Once you have these elements above and you should have a monthly expense and also one off single expenses budgeted for this is the starting point to understanding your number. I have put an example below:
Basic – £5k a month
Leisure – £2k a month
Luxury – £30k one off in 2020 ( I want to go to superbowl)
Total is approx £8k-9k a month – say £100k net of income required.
Really important to stress again that this is your “desired” expenditure on things that you value, and not your current expenditure. This is all about planning forwards.
I have a free worksheet if it helps to categorise the above. Please click here and download it.
2) Work out the lump sum required
Within my profession, there is always discussion about how to calculate this number and what withdrawals are sustainable from a portfolio. I actually think that a basic rule of thumb helps here and 4% is usually the common answer the money bods come up with. I really enjoyed the Mr Money Moustache Podcast with Tim Ferriss recently where he used the 25 multiple as working out the lump sum required.
Using this 4% and 25 times rule of thumb and the example above, this would be:
£100k x 25 = £2.5million net required
For £50k it would be £1.25m
3) Put the money to work
This is where I find entrepreneurs struggle following exits. They leave money in cash and also dabble in property as they don’t have a strategy around how you can get the most from the exit. I find most people overthink this area and simple works best.
Let’s assume that you invest the £2.5m into a low cost diversified investment portfolio (wow that sounds more complicated than it really is) and take 4% every year (paid monthly) from this portfolio. History tells us that this pretty much achievable without eroding your capital over the long term.
This however assume that you minimise portfolio fees as this will eat the returns and big fees suddenly means 4% required actually becomes 6% which is a whole different ball game. Not so easy to get 6%. That is a 50% increase.
Why low cost? Well because Warren Buffett says so and he is the probably the greatest mind in the money management universe. Unless you are one of the few great minds in the world that can consistently pick winners, play the long and simple game most of the shrewd people are playing.
So there we have it, my very easy system to calculating your number:
“Understand your desired living costs + Work out the lump sum + put the money to work = F**k you money”
What about an alternative if you don’t want to sell your business for a number?
Most people are shocked when I use this example above, particularly people looking to exit. What a lot of entrepreneurs forget is the power of income, particularly income from a business they have faith in and have control in.
If you could almost guarantee that annual income without a huge amount of extra effort, would you take it?

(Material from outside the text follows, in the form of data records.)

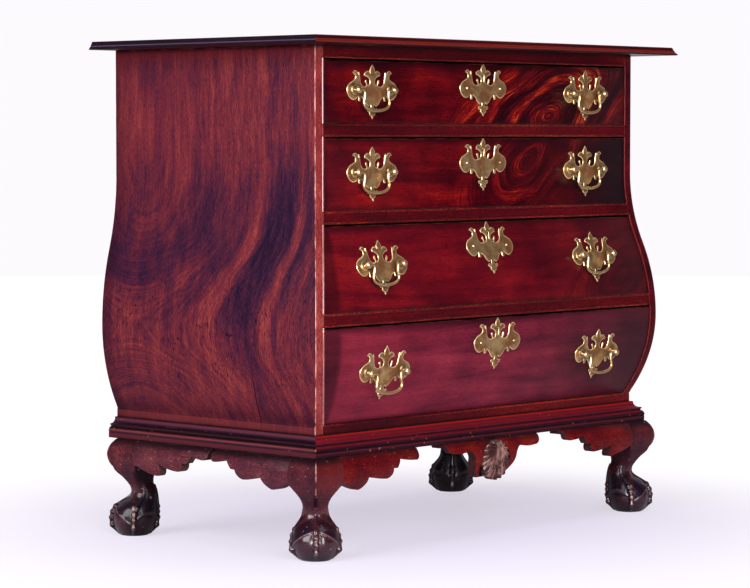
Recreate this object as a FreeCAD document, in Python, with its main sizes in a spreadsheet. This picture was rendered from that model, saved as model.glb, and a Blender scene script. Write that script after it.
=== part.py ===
"""Bombe chest of four drawers with claw-and-ball feet.

Millimetres.  X is the width, the drawers face -Y and Z is up.  The origin lies on the
floor, at the middle of the width and the depth of the top board.
"""
import FreeCAD, Part
import math
import os

from FreeCAD import Placement, Rotation, Vector

doc = FreeCAD.newDocument("bombe_chest")

# ---------------------------------------------------------------------------
# Driving dimensions
# ---------------------------------------------------------------------------
SIZES = [
    # top board
    ("top_width", 940.0),
    ("top_depth", 534.0),
    ("top_thickness", 14.0),
    ("top_overhang", 60.0),
    ("top_edge_setback", 7.5),
    ("top_edge_lip", 2.5),
    # carcase
    ("side_thickness", 19.0),
    ("back_thickness", 12.0),
    ("back_board_gap", 1.0),
    ("floor_thickness", 17.0),
    ("rail_thickness", 21.0),
    ("rail_depth", 62.0),
    ("top_rail_thickness", 20.4),
    ("bottom_rail_depth", 22.0),
    ("bead_radius", 1.75),
    # the swell of the front and sides, measured up from the lowest drawer opening
    ("swell_reach", 34.0),
    ("swell_widest_at", 143.0),
    ("swell_turns_at", 274.0),
    ("swell_ends_at", 399.0),
    # drawers
    ("drawer_1_height", 103.0),
    ("drawer_2_height", 118.0),
    ("drawer_3_height", 139.6),
    ("drawer_4_height", 158.0),
    ("drawer_gap_over", 1.8),
    ("drawer_gap_under", 0.2),
    ("drawer_gap_side", 1.2),
    ("drawer_front_thickness", 24.0),
    ("drawer_side_thickness", 11.0),
    ("drawer_side_drop", 5.0),
    ("drawer_back_thickness", 10.0),
    ("drawer_bottom_thickness", 7.0),
    ("drawer_bottom_raise", 6.0),
    ("drawer_rear_space", 20.0),
    ("runner_width", 26.0),
    ("runner_height", 14.0),
    # base frame, mouldings and aprons
    ("frame_height", 185.0),
    ("plinth_height", 31.0),
    ("strip_height", 16.0),
    ("moulding_height", 35.0),
    ("moulding_reach", 20.0),
    ("moulding_fillet", 2.7),
    ("moulding_cove", 9.5),
    ("moulding_step", 4.0),
    ("moulding_ovolo", 10.8),
    ("apron_reach", 33.0),
    ("apron_swell_radius", 36.0),
    ("apron_widest_drop", 27.0),
    ("apron_round_drop", 47.0),
    ("apron_inset", 8.0),
    ("apron_board", 17.0),
    ("apron_ledge", 8.0),
    ("apron_tuck_drop", 80.0),
    ("back_apron_height", 62.0),
    ("back_apron_thickness", 22.0),
    ("glue_block_width", 24.0),
    ("glue_block_height", 24.0),
    ("glue_block_length", 90.0),
    # legs
    ("leg_block", 32.0),
    ("rear_leg_inset", 43.0),
    ("ball_radius", 37.0),
    ("ball_height", 50.0),
    ("calf_in_ball", 2.0),
    ("foot_pad_radius", 30.0),
    # shell
    ("shell_width", 72.0),
    ("shell_drop", 72.0),
    ("shell_thickness", 9.0),
    ("shell_room", 0.1),
    ("shell_behind", 2.0),
    # brasses
    ("pull_inset", 133.0),
    ("plate_thickness", 1.6),
    ("plate_pin_radius", 1.2),
    ("plate_pin_length", 14.0),
    ("pull_raise", 3.0),
    ("escutcheon_below_edge", 42.5),
    ("post_spacing", 86.0),
    ("post_reach", 11.0),
    ("post_head_radius", 5.6),
    ("post_flange_radius", 8.5),
    ("post_shank_radius", 2.6),
    ("post_shank_clearance", 0.1),
    ("nut_radius", 6.0),
    ("nut_thickness", 3.0),
    ("bail_pin_radius", 1.7),
    ("bail_pin_clearance", 0.06),
    ("bail_radius", 2.4),
    ("bail_drop", 33.6),
    ("bail_half_width", 31.0),
    ("bail_neck_half_width", 28.0),
    ("bail_bend_radius", 4.0),
    ("bail_corner_radius", 9.0),
    ("bail_sweep_drop", 18.0),
    ("bail_end_gap", 0.6),
    # locks
    ("lock_width", 60.0),
    ("lock_height", 44.0),
    ("lock_depth", 13.0),
    ("lock_mortise", 4.0),
    ("keyhole_radius", 2.0),
    ("keyhole_raise", 17.0),
]

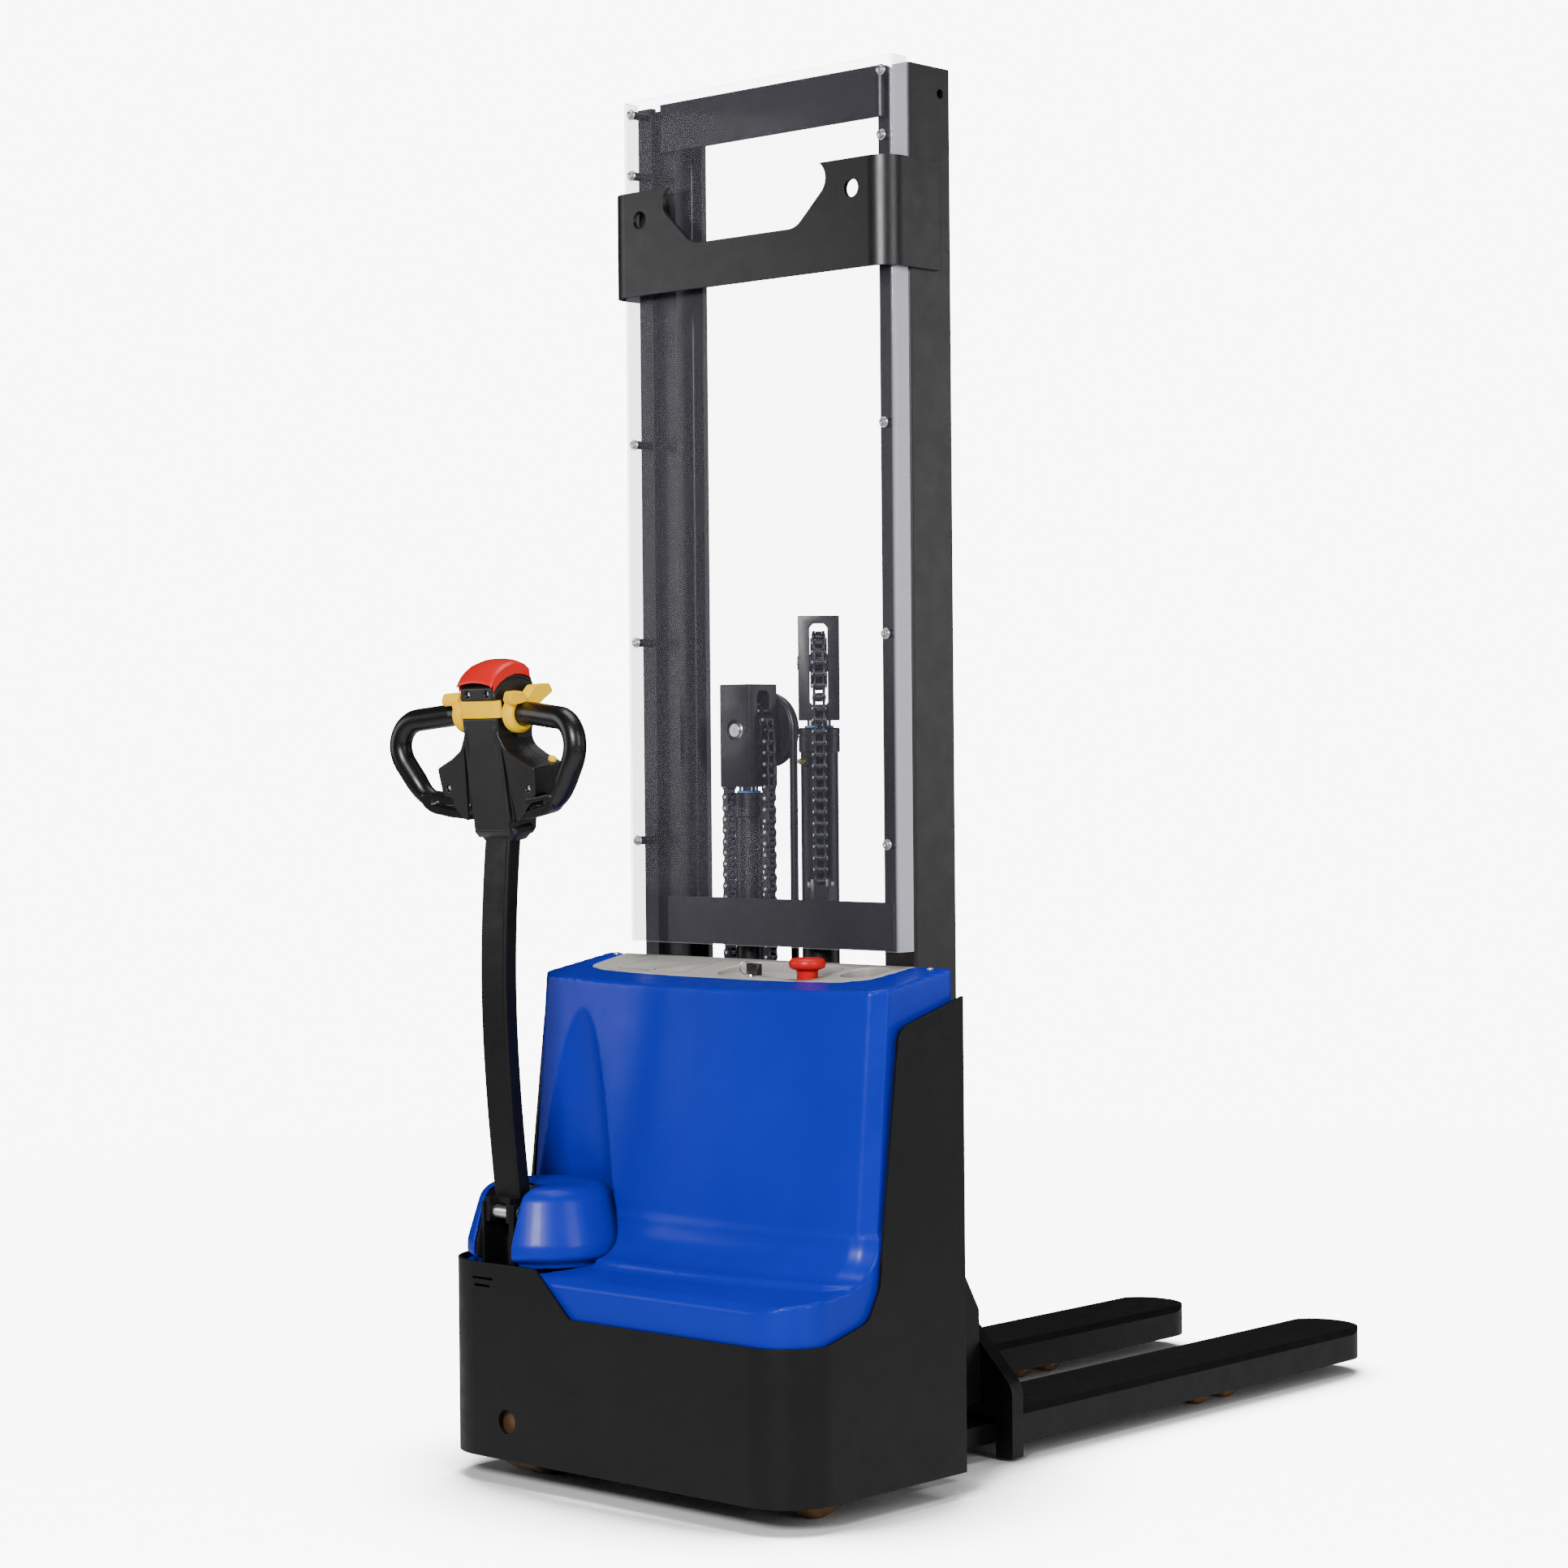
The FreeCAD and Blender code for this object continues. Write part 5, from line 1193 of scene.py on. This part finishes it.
def wheels():
    """Four load rollers, the caster's wheel and the drive wheel."""
    for side, where in ((-1, "left"), (1, "right")):
        for y, place in ((1292, "rear"), (1378, "front")):
            name = f"roller_{where}_{place}"
            wheel(name + "_tyre", "load_" + name, (side * 205, y, 37), 37, 25, 24, 10, "roller_tread", name)
    wheel("caster_tyre", "caster_wheel", (300, 158, 50), 50, 20, 33, 8, "roller_tread", "caster_roll")
    wheel("drive_tyre", "drive_wheel", (*STEER, 110), 110, 36, 86, 20.1, "drive_tread", "traction_wheel", 26)


window_screws()
wheels()


# ---- stage


WHITE = 9.0
FLOOR_GLOW = 8.0


def softbox(name, place, target, size, watts):
    """Soft lamp at a place, turned towards a target; all in metres."""
    light = bpy.data.lights.new(name, "AREA")
    light.shape = "RECTANGLE"
    light.size, light.size_y = size
    light.energy = watts
    box = add_object(name, light)
    box.location = place
    box.rotation_euler = (Vector(target) - Vector(place)).to_track_quat("-Z", "Y").to_euler()


def pale_floor():
    """Disc that fades out towards its rim and glows to the camera, with a painted contact shadow where
    ambient occlusion dims the glow close round the truck.
    """
    s = Surface("pale floor", (0.8, 0.8, 0.805), 0.75, specular=0.1)
    away = s.node("VectorMath", vector=s.place)
    away.operation = "LENGTH"
    s.link(s.remap(away.outputs["Value"], 2.2, 5.0, 1.0, 0.0), s.shader.inputs["Alpha"])
    # painted shadow: the camera-only glow drops where ambient occlusion is low round the truck
    camera_glow_with_painted_shadow = s.node("Math", value=s.remap(s.hollows(0.5), 0.56, 0.9, 0.0, FLOOR_GLOW))
    camera_glow_with_painted_shadow.operation = "MULTIPLY"
    s.link(s.node("LightPath").outputs["Is Camera Ray"], camera_glow_with_painted_shadow.inputs[1])
    s.set("Emission Color", (1, 1, 1, 1))
    s.link(camera_glow_with_painted_shadow.outputs["Value"], s.shader.inputs["Emission Strength"])
    shape = bmesh.new()
    bmesh.ops.create_circle(shape, cap_ends=True, segments=96, radius=5.2)
    floor = plain_object("floor", shape)
    floor.data.materials.append(s.material)


def white_surroundings():
    """World that looks white to the camera and adds only a little light."""
    world = bpy.data.worlds.new("studio")
    world.use_nodes = True
    tree = world.node_tree
    seen = tree.nodes.new("ShaderNodeLightPath")
    power = tree.nodes.new("ShaderNodeMapRange")
    power.inputs["To Min"].default_value = 0.055
    power.inputs["To Max"].default_value = WHITE
    tree.links.new(seen.outputs["Is Camera Ray"], power.inputs["Value"])
    tree.links.new(power.outputs["Result"], tree.nodes["Background"].inputs["Strength"])
    tree.nodes["Background"].inputs["Color"].default_value = (1, 1, 1, 1)
    bpy.context.scene.world = world


def studio():
    """Pale floor that fades into the white surroundings, soft lights round it."""
    pale_floor()
    white_surroundings()
    softbox("key", (2.4, -5.4, 3.2), (0, -0.6, 0.9), (1.2, 1.4), 420)
    softbox("fill", (5.0, -1.0, 2.4), (0, 0, 1.0), (1.6, 3.2), 110)
    softbox("side", (4.6, 4.4, 1.9), (0, 0, 1.0), (2.4, 3.2), 60)
    softbox("low", (-4.6, -4.0, 2.0), (0, -0.4, 1.0), (2.4, 2.6), 70)
    softbox("top", (0.0, 0.0, 5.2), (0, 0, 0), (3.0, 3.0), 150)


def truck_camera():
    """Camera with a long lens at chest height, off the truck's right rear corner."""
    yaw, pitch, roll = radians(42.4), radians(-0.66), radians(-0.51)
    forward = Vector((-sin(yaw) * cos(pitch), cos(yaw) * cos(pitch), sin(pitch)))
    side = Vector((cos(yaw), sin(yaw), 0))
    up = side.cross(forward)
    right = side * cos(roll) + up * sin(roll)
    up = right.cross(forward)
    lens = bpy.data.cameras.new("camera")
    lens.sensor_width = 36
    lens.lens = 79.11
    lens.clip_end = 200
    camera = add_object("camera", lens)
    facing = Matrix((right, up, -forward)).transposed().to_4x4()
    camera.matrix_world = move(*at(3889.67, -3827.52, 1205.66)) @ facing
    bpy.context.scene.camera = camera


studio()
truck_camera()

That is a question most entrepreneurs should think about when thinking about their number. Is the answer to their financial freedom already within their business or not far away with a bit of growth and the right team.
I can tell you for a fact that nearly every entrepreneur I have come across struggles with the concept of exiting and then adopting the investment strategy I have detailed above. It is completely out of their comfort zone despite the logic.
Which route to take?
If you are reading this and you think the numbers look familiar to yours, you need to think about whether that income is already within your grasp or if the big exit is the right plan to really achieve the things you want to.
Only a couple of weeks ago I had this exact conversation with two business owners looking to “grow” “scale up” and potentially “exit”. They hadn’t worked out their number yet, so how did they know the right direction for their business. The answer could be right in front of them already, they just hadn’t looked at it this way as the whole business guru profession is telling you the same thing, but that doesn’t necessarily mean it relates to your personal circumstances.
At the end of the day, a business is purely a means of feeding into your personal financial success and how you want to live your life, or at least it should be!